Chairman Chittagong Hill Tracts Development Board
- In office December 2013 – April 2021
- Preceded by: Ushwe Sing

Ministry of Chittagong Hill Tracts Affairs

Secretary
- In office 16 June 2011 – 18 February 2018

Ministry of Foreign Affairs

Ambassador
- In office 10 October 2010 – 2011

Bangladesh Police

Additional Inspector General
- In office 2007 – 6 October 2010

"Intelligence Department"

Editor-in-Chief
- In office 2007–2010

Personal details
- Born: 1 March 1956 (age 69) Rangamati, East Pakistan
- Alma mater: Swedish Defence University; National Defence College (Bangladesh); University of Dhaka; Dhaka College;
- Awards: Commanders Award for Public Service by United States Department of Defense
- Religion: Hinduism

= Naba Bikram Kishore Tripura =

Bangladeshi politician

Naba Bikram Kishore Tripura is a government official.
He was the chairman of the Chittagong Hill Tracts Development Board. He served as secretary of Ministry of Chittagong Hill Tracts Affairs from 2011 to 2018.
He served as an ambassador at the Ministry of Foreign Affairs from 2010 to 2011. Before that, he held the position of additional inspector general of the Bangladesh Police, which is the second in command within the organization.

==Education==
Naba Bikram Kishore Tripura was born at Rangamati Hill District. and he completed his primary and high school education in Rangamati.
After that, he went to Dhaka College and participated in the Bangladesh Liberation War. He completed undergraduate and graduate studies in English language at the University of Dhaka.

==Career==
In 1982, Tripura joined as assistant superintendent of police (ASP) of Bangladesh Police
after completing the Bangladesh Public Civil Service Exam.

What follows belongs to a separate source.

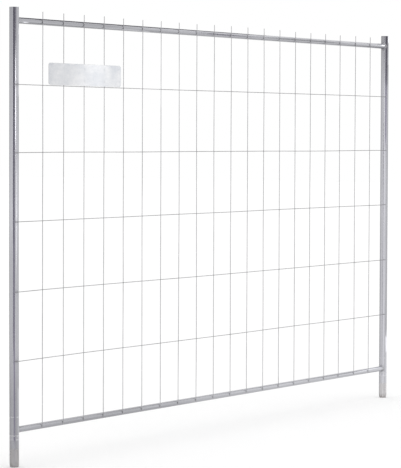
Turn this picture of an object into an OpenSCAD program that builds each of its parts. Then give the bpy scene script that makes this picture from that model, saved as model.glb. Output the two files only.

While serving as Bangladesh's first mission deputy contingent commander in the US-led "Operation Uphold Democracy in Haiti" in the Western Hemisphere in 1994, he was awarded by the US Department of Defense's "Commanders Award for Public Service" for outstanding performance. (UNMHA) and won the United Nations Medal.

During the Bangladesh Nationalist Party rule from 2001 to 2006, Tripura was denied promotion along with other religious minorities and people from Gopalganj District who were viewed as being loyal to the opposition Awami League. He was the deputy commissioner of Chittagong Metropolitan Police in 2001. He was posted to the Criminal Investigation Department in 2002 as special superintendent. He was afterwards transferred to Khulna Range. He was then posted at the Bangladesh Police Academy and Detective Training School. He was sent to study at the National Defence College in 2005. In 2007, he was appointed Additional Inspector General of Bangladesh Police.

Tripura has held important positions of commanding, staff and instruction. He was twice elected president of the Bangladesh Police Service Association. He was the managing director of the Bangladesh Police Co-operative Society and editor-in-chief of the "Intelligence Department" from 2007 to 2010. He was appointed in March 2007 as the national project director of the Police Reform Program and held the post until 6 October 2010, when he joined the Ministry of Foreign Affairs. He was appointed the acting secretary of the Ministry of Chittagong Hill Tracts Affairs on 16 June 2011. In 2012, he was made a full secretary of the government of Bangladesh.

Tripura was elected chairman of the International Centre for Integrated Mountain Development (ICIMDD) board of governors in 2016. The International Centre for Integrated Mountain Development, an intergovernmental regional organization, was established in 1983 with eight regional members - Afghanistan, Pakistan, India, Nepal, Bhutan, China, Myanmar and Bangladesh.

Tripura was the secretary of the Ministry of Chittagong Hill Tracts Affairs from 16 June 2011 to 28 February 2018. From December 2013 to February 2018, he was the chairman of the Chittagong Hill Tracts Development Board (CHTDB). He was reappointed chairman of the board in March 2018.